— BEGIN MATERIAL FOR THE TASK —

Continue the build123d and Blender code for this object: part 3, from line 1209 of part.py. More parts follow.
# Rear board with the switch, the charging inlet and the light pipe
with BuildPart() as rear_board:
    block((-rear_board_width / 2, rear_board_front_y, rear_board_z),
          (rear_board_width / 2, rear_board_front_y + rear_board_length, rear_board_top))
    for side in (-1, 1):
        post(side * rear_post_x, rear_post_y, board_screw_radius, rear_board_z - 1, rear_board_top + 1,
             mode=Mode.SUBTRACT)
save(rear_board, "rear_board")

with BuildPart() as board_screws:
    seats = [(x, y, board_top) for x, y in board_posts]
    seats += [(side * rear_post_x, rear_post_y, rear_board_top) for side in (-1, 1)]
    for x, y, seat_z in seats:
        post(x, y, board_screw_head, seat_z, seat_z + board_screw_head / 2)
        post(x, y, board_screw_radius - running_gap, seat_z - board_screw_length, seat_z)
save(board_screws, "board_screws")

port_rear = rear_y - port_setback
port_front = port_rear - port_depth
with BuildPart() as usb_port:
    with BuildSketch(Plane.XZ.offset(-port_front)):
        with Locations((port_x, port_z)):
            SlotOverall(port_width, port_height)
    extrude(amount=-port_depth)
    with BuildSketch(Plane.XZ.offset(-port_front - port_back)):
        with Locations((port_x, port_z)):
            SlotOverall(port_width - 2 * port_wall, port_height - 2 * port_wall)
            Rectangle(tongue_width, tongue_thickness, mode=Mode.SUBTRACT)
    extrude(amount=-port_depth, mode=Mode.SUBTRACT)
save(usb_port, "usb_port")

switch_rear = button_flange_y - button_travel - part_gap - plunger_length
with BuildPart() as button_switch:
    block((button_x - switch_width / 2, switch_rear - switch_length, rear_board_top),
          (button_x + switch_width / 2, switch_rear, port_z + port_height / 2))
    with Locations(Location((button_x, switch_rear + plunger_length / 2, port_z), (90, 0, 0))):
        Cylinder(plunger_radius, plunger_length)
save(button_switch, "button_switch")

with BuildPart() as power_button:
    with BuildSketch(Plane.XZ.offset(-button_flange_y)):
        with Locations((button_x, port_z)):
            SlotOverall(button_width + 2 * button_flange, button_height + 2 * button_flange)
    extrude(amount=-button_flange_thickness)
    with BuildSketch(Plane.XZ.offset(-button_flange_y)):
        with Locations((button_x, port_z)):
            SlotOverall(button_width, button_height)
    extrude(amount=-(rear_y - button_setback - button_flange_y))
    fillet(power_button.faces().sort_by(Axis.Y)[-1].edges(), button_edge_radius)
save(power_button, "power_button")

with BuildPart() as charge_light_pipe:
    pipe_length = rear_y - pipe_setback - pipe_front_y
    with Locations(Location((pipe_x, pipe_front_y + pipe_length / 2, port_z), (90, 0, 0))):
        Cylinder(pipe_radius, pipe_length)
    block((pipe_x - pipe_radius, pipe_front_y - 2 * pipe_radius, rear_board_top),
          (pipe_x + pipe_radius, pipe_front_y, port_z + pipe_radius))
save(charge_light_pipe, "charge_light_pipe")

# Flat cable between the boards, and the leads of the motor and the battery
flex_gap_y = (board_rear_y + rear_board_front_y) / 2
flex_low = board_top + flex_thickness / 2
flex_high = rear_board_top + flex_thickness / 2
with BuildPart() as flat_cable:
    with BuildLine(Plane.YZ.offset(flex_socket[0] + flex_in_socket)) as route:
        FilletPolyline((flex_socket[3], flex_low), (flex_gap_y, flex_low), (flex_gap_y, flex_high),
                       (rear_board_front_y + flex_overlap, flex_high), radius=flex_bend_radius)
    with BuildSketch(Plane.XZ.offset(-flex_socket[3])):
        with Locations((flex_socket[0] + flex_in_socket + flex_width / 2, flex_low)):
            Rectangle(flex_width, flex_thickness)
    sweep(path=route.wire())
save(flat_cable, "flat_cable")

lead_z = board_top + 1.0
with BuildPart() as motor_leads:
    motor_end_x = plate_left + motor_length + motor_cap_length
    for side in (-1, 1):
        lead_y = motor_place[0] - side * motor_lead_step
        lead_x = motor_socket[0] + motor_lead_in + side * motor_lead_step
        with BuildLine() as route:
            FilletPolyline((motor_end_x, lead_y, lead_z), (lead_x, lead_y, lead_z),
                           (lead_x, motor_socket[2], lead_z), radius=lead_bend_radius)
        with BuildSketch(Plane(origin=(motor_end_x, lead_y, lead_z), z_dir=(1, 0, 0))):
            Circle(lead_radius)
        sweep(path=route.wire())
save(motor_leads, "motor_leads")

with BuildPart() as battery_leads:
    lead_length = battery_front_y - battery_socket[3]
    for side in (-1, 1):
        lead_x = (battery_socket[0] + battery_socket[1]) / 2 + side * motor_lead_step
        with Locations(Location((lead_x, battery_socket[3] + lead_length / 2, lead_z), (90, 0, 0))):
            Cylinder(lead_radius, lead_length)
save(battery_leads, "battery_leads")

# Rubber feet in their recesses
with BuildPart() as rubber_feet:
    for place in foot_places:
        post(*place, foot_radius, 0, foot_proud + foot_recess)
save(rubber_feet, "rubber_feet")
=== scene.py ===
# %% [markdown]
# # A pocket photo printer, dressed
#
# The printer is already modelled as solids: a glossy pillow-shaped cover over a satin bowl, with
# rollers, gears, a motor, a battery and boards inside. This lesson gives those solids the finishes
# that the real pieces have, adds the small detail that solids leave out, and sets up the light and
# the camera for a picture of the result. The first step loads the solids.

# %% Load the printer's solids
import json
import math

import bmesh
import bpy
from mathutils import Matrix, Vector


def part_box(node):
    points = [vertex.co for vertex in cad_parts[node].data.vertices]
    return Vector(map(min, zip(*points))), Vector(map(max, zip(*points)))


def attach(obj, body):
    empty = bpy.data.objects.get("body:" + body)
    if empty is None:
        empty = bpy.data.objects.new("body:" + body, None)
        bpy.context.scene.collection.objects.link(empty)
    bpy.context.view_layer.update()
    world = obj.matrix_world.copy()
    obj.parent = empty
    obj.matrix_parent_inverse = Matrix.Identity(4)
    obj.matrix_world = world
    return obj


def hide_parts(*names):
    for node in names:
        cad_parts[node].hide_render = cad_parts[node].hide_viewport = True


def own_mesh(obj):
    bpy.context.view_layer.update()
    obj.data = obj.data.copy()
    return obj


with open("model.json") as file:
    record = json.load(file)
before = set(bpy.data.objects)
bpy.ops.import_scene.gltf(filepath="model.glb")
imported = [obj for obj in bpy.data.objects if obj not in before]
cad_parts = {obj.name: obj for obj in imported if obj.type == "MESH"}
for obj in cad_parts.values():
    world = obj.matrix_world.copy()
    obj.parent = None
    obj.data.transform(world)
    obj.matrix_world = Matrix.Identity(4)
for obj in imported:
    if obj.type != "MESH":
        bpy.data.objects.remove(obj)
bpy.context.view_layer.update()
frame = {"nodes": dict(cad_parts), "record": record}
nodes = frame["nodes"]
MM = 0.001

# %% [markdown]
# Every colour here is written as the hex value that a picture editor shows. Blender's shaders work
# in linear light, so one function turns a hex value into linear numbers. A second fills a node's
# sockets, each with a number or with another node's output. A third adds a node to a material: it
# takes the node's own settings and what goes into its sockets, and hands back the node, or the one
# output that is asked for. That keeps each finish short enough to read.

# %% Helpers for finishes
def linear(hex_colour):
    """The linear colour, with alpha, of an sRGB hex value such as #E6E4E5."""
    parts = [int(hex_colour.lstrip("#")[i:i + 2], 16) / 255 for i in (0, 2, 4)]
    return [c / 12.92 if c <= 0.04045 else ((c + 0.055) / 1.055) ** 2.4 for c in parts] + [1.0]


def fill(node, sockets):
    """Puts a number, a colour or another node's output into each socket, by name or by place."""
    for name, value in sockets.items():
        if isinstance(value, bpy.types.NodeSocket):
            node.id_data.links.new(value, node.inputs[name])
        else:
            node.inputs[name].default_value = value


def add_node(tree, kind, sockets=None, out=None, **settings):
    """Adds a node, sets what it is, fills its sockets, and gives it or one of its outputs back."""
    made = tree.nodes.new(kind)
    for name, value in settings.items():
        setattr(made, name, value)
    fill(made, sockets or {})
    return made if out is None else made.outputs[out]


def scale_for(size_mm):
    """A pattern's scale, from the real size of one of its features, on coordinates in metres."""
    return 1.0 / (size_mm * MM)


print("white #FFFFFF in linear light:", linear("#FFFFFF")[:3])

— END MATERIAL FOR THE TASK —
— BEGIN MATERIAL FOR THE TASK —

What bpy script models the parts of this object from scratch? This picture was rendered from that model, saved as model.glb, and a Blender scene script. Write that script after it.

— END MATERIAL FOR THE TASK —
— BEGIN MATERIAL FOR THE TASK —

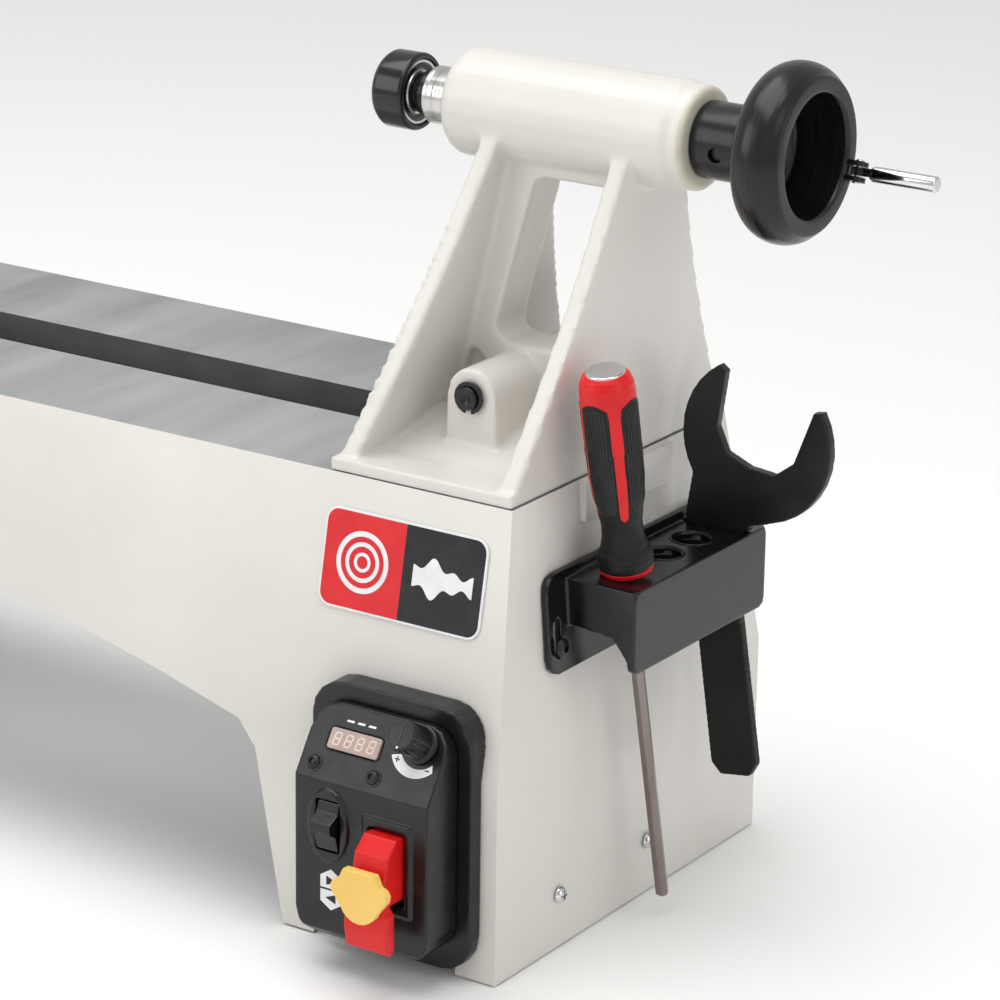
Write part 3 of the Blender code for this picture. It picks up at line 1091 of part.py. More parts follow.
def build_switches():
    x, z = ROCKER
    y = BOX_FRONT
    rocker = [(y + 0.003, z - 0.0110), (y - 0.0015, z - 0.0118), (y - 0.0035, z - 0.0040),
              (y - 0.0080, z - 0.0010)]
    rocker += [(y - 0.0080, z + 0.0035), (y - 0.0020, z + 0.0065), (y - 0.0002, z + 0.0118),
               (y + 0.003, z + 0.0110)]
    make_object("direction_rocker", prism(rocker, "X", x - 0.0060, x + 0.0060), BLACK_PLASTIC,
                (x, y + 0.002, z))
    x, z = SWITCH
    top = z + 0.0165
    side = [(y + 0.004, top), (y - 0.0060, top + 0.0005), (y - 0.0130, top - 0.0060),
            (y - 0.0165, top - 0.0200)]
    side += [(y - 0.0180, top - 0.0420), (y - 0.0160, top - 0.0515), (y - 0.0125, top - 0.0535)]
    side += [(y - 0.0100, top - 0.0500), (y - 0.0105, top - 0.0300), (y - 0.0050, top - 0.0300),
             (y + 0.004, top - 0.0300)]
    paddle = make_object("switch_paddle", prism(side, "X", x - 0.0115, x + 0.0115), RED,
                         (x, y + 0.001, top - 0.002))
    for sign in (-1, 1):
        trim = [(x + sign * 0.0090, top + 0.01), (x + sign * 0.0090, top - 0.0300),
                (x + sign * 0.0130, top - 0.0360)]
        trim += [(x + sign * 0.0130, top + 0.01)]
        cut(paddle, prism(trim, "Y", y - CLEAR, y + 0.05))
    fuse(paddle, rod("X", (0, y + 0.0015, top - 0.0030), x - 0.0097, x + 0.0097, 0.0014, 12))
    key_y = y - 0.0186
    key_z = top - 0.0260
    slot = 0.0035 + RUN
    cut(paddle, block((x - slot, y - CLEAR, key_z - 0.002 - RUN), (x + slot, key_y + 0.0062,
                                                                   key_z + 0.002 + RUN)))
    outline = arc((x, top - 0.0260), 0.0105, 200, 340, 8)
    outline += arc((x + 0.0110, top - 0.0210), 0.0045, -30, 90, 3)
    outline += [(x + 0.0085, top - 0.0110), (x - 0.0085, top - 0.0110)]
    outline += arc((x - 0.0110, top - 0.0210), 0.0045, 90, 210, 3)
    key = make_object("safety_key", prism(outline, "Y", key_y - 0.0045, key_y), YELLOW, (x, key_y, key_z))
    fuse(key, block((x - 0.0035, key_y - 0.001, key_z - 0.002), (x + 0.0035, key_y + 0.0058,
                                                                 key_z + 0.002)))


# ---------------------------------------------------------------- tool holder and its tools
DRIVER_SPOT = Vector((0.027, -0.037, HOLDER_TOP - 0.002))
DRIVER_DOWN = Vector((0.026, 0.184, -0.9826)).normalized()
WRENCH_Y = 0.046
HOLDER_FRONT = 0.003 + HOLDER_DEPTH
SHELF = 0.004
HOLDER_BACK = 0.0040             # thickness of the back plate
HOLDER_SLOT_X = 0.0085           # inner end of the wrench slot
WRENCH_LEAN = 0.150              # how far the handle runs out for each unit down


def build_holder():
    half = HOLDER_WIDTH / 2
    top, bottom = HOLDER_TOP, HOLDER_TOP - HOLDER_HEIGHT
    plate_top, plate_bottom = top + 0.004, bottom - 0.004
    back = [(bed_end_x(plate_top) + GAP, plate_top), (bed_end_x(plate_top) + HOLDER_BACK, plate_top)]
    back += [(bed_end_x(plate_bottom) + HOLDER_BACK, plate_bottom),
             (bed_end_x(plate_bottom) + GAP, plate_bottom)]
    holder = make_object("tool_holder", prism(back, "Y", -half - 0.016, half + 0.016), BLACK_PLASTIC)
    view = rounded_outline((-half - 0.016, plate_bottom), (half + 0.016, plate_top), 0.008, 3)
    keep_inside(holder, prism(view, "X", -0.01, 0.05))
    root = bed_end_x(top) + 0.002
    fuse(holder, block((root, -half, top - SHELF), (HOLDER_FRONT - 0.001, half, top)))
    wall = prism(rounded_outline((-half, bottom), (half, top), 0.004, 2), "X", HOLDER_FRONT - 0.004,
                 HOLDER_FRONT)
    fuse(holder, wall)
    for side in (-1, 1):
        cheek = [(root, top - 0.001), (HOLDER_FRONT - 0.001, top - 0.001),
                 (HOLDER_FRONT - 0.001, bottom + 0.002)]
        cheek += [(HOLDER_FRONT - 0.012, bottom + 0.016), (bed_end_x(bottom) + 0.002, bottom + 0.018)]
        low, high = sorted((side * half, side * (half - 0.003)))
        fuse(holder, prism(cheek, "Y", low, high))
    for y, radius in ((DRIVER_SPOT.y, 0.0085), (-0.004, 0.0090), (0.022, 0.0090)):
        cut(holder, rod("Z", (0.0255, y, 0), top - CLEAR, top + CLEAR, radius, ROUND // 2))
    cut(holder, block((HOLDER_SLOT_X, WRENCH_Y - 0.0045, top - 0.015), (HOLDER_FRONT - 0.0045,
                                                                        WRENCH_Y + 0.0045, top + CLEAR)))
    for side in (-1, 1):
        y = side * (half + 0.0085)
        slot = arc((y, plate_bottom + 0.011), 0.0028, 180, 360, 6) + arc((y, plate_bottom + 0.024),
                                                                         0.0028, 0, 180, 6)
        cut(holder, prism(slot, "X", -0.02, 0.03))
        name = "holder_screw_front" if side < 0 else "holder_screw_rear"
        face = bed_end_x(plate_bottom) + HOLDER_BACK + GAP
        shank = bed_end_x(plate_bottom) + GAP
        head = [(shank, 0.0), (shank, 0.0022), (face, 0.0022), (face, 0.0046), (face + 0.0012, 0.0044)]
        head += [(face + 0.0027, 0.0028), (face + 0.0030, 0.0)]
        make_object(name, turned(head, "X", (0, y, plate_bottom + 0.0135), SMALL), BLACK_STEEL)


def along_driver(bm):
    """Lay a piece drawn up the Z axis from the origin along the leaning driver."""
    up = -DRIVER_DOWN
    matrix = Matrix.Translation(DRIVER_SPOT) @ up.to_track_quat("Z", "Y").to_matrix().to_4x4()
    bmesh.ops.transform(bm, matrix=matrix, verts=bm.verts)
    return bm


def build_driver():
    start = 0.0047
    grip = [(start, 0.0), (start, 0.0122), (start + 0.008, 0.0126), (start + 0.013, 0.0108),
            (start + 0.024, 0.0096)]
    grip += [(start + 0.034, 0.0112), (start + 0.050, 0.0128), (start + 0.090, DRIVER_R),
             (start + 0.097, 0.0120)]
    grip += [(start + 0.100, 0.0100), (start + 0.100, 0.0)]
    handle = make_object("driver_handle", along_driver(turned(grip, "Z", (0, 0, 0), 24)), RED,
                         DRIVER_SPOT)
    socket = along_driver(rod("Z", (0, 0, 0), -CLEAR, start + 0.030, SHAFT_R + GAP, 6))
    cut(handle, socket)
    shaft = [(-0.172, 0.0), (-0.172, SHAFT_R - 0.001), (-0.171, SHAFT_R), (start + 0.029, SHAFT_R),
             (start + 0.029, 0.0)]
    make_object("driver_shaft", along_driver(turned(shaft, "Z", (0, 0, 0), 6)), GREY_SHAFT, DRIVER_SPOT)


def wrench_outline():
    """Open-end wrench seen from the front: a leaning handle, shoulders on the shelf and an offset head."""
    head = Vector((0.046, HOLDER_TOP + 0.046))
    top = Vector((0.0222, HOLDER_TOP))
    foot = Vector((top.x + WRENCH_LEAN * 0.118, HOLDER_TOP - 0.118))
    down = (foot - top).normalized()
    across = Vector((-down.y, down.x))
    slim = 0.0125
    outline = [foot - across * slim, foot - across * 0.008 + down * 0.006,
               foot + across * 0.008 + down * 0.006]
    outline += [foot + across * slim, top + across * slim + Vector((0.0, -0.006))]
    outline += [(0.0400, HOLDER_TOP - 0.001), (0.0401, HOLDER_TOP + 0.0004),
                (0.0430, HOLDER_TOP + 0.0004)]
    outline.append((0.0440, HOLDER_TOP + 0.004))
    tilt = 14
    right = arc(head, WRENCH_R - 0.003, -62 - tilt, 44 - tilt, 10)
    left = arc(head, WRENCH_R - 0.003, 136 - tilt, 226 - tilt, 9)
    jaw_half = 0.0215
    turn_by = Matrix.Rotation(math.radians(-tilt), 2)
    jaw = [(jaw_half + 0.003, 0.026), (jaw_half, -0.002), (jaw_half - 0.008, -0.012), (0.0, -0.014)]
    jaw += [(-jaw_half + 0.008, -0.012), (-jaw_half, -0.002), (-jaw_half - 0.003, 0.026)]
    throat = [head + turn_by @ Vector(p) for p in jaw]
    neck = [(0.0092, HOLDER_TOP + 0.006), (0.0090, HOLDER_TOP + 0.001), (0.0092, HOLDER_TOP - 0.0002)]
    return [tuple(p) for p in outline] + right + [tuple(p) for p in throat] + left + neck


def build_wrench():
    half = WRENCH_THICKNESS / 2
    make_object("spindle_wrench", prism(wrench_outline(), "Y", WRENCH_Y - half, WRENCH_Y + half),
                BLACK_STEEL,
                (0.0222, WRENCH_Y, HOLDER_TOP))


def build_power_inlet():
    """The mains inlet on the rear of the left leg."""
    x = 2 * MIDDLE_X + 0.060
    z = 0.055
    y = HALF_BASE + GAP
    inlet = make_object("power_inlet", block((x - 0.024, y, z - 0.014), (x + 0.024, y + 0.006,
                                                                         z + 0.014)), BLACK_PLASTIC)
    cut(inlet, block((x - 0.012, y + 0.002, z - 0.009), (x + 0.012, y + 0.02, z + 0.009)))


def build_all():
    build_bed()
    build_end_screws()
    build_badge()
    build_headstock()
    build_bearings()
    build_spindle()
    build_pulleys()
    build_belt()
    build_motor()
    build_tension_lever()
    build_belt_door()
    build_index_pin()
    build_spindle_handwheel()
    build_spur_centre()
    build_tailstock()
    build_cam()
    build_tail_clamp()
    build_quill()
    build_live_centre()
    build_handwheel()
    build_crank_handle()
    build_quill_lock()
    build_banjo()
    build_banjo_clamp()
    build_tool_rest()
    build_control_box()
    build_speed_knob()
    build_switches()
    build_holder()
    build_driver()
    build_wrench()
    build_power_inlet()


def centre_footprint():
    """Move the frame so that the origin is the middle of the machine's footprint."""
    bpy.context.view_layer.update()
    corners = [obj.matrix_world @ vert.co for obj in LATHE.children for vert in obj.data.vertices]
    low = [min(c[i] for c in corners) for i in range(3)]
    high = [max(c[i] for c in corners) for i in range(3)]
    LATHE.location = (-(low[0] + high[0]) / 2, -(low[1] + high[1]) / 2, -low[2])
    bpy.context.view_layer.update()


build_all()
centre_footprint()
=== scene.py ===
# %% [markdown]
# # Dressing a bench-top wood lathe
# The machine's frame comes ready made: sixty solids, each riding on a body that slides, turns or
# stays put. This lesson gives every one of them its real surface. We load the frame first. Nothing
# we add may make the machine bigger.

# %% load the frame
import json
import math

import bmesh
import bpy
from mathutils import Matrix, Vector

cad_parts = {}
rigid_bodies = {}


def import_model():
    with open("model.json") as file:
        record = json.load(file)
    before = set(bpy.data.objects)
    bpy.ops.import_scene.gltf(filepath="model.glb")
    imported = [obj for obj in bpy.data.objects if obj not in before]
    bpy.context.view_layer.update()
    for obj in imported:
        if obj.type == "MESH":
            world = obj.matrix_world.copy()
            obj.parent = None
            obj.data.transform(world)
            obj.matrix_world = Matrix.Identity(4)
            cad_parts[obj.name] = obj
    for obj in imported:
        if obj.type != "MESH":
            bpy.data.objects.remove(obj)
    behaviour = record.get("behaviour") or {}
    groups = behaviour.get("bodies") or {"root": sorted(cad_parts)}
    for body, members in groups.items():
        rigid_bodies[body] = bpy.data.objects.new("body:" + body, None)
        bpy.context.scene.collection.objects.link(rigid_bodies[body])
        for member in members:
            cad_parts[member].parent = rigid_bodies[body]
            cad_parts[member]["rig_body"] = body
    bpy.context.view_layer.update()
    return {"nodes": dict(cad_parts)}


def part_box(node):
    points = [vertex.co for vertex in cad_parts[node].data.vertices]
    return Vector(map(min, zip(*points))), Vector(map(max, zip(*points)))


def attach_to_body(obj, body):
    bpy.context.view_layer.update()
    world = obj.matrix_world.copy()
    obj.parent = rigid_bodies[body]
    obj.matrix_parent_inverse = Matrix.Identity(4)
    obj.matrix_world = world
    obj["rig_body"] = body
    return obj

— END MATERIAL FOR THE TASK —

• [OBJECTIVE]: Counting only lines of the data above that hold "before", report the total and nothing else.

• [RESPONSE]: 4